Le dossier est devenu très litigieux. Des avocats ont dû être nommés pour représenter les enfants. Le tout s’est finalement réglé hors cour, et la mère a obtenu la garde complète des enfants.

Me Librati, qui oeuvre en droit familial depuis plus de 20 ans, est d’ailleurs attristée par le dénouement des événements : pendant les procédures de divorce, le père a rechuté, raconte-t-elle, et n’a plus eu accès à ses droits de visite.

«En bout de ligne, le père n’a plus jamais revu ses enfants», se désole-t-elle, ajoutant que le dossier aurait pu se régler autrement, si la mère avait obtenu la garde intérimaire pendant un an, par exemple, avec des droits de visite pour le père. Ils auraient pu ensuite réévaluer la situation.

Un acte réservé

La juge Brodeur rappelle que faire des recommandations en matière de garde d’enfant ou de droit d’accès est un acte réservé aux membres de l’Ordre des travailleurs sociaux et thérapeutes conjugaux et familiaux du Québec et de l’Ordre professionnel des psychologues du Québec.

Le psychiatre arguait que cela n’était pas destiné à être déposé en cour, mais qu’il s’agissait d’une lettre confidentielle adressée à l’avocat de son patient. La juge n’a pas cru à cette version, spécifiant que la crédibilité du Dr Brahm est nulle.

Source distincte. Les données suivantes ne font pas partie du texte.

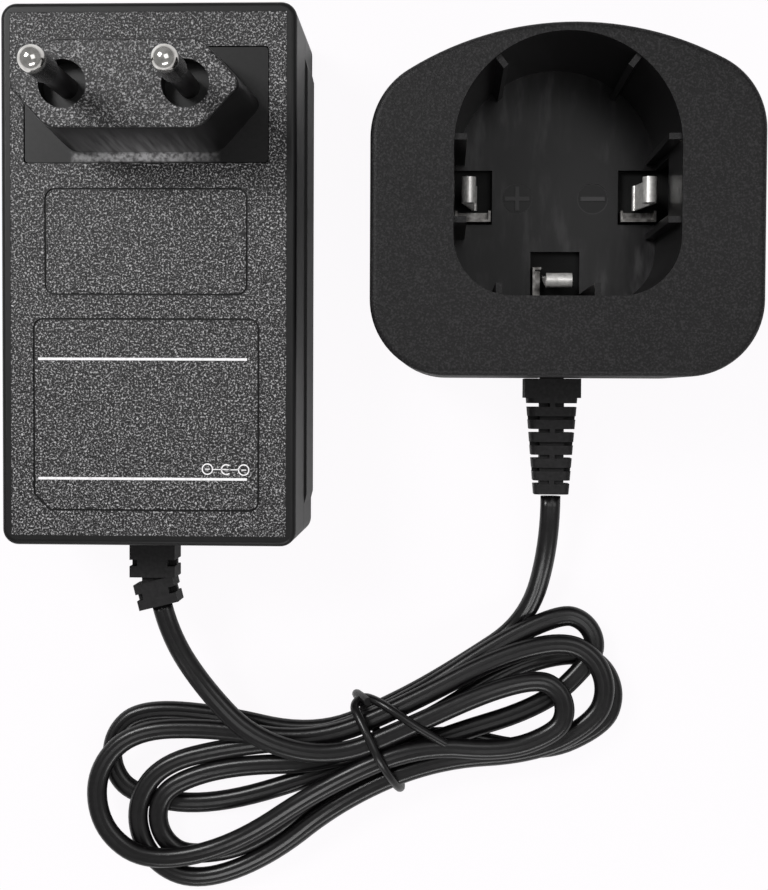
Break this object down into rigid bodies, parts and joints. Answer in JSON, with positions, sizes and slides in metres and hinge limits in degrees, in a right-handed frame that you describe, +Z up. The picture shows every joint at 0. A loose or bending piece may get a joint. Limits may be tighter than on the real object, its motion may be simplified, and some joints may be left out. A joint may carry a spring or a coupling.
{
  "type": "battery charger",
  "caption": "Black plug-in wall adapter with a flat plug, wired by a tied flat cord to a cradle with a deep cup and sprung contacts for a tool battery.",
  "frame": {"origin": "middle of the adapter and the cradle together, on the table they lie on", "axes": "+X from the adapter to the cradle, +Y from the cords' ends to the plug's end, +Z up out of the cup"},
  "size_m": [0.1244, 0.1539, 0.0665],
  "materials": {
    "case": "coarse moulded grain, satin",
    "cup_case": "fine grain outside, polished cup",
    "plug_plastic": "grained top, smooth sides",
    "sleeve": "smooth",
    "nickel": "nickel plated",
    "terminal": "plain",
    "board": "solder mask",
    "ferrite": "dull",
    "winding": "enamelled wire",
    "tape": "tape",
    "bobbin": "plain",
    "capacitor": "sleeved",
    "chip": "plain",
    "resistor": "lacquered",
    "heatsink": "bare",
    "lead": "insulated",
    "relief": "moulded",
    "cord": "satin",
    "screw": "plated"
  },
  "bodies": {
    "charger": {"adapter_back_shell": "case", "adapter_board": "board", "adapter_front_shell": "case", "adapter_output_leads": "lead", "adapter_strain_relief": "relief", "base_screws": "screw", "bridge_rectifier": "chip", "bulk_capacitors": "capacitor", "choke_core": "ferrite", "choke_windings": "winding", "contact_bracket_bottom": "nickel", "contact_bracket_left": "nickel", "contact_bracket_right": "nickel", "cord_adapter_run": "cord", "cord_cradle_run": "cord", "cord_hank": "cord", "cord_tie": "cord", "cradle_base": "case", "cradle_board": "board", "cradle_diode": "chip", "cradle_housing": "cup_case", "cradle_leads": "lead", "cradle_resistor": "resistor", "cradle_strain_relief": "relief", "fuse": "chip", "heatsink": "heatsink", "optocoupler": "chip", "output_capacitors": "capacitor", "output_diode": "chip", "pin_sleeve_left": "sleeve", "pin_sleeve_right": "sleeve", "pin_terminal_left": "terminal", "pin_terminal_right": "terminal", "plug_body": "plug_plastic", "plug_pin_left": "nickel", "plug_pin_right": "nickel", "switching_transistor": "chip", "transformer_bobbin": "bobbin", "transformer_core": "ferrite", "transformer_winding": "tape", "x_capacitor": "tape", "y_capacitor": "capacitor"},
    "left_contact": {"contact_leaf_left": "nickel"},
    "right_contact": {"contact_leaf_right": "nickel"},
    "bottom_contact": {"contact_leaf_bottom": "nickel"}
  },
  "joints": [
    {"name": "left_contact_flex", "type": "hinge", "parent": "charger", "child": "left_contact", "pos_m": [0.0164, 0.02216, 0.00435], "axis": [0, -1, 0], "range_deg": [0, 6], "stiffness_Nm_per_rad": 0.2},
    {"name": "right_contact_flex", "type": "hinge", "parent": "charger", "child": "right_contact", "pos_m": [0.045, 0.02216, 0.00435], "axis": [0, 1, 0], "range_deg": [0, 6], "stiffness_Nm_per_rad": 0.2},
    {"name": "bottom_contact_flex", "type": "hinge", "parent": "charger", "child": "bottom_contact", "pos_m": [0.0308, 0.00791, 0.00435], "axis": [1, 0, 0], "range_deg": [0, 6], "stiffness_Nm_per_rad": 0.2}
  ]
}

« Les explications qu’il a fournies pour justifier ses actions rétroactivement ne sont pas cohérentes avec les faits et les documents déposés pendant le procès », affirme-t-elle.

La juge Brodeur le décrit d’ailleurs comme étant « entêté », ainsi que dépourvu d’ouverture et de remords – à un moment, C. a demandé au psychiatre de retirer son rapport et de lui faire des excuses, ce dont elle se serait satisfaite… mais qu’il n’a jamais voulu faire.

Dommages punitifs

L’ex-épouse du patient poursuivait le psychiatre au civil pour plus de 40 000$, en dommages punitifs et compensatoires. La juge a condamné le Dr Brahm à lui payer 20 000$ en dommages punitifs, «pour s’assurer qu’il ne répète pas sa faute».

La juge Brodeur souligne que le Dr Evan pratique maintenant dans le secteur privé.

«Les opinions d’experts sont un domaine très lucratif, ce qui représente dans ce cas-ci un élément supplémentaire en faveur d’entériner des dommages punitifs, écrit-elle. La Cour note que la méthode de tenue de registres du Dr Brahm est lamentable.»

Dr Evan Brahm est représenté par Me Charles P. Blanchard, de McCarthy Tétrault. Photo : Site Web de McCarthy Tétrault
Dr Evan Brahm est représenté par Me Charles P. Blanchard, de McCarthy Tétrault. Photo : Site Web de McCarthy Tétrault
Toutefois, elle n’est pas en mesure de le condamner à payer des dommages compensatoires.

« Puisque le Dr Brahm n’a jamais voulu retirer son rapport, ç’a créé toute cette contestation qui a duré des années, explique Me Librati. Mais la juge Brodeur conclut qu’elle ne peut pas dire que c’était directement lié à ce rapport. Et dans un sens, je comprends… Est-ce que c’est le problème d’alcool de Monsieur qui a alimenté tout ça, est-ce que c’est d’autre chose? »

L’avocate souligne d’ailleurs que le montant obtenu (20 000$) est assez élevé pour des dommages punitifs, au Québec.

Quand au Dr Evan Brahm, il est représenté par Me Charles P. Blanchard, de McCarthy Tétrault. Il aurait signifié à Me Librati qu’il réfléchissait encore avec son client, à savoir s’ils porteront le jugement en appel ou non.

McCarthy Tétrault n’a pas voulu commenter le dossier.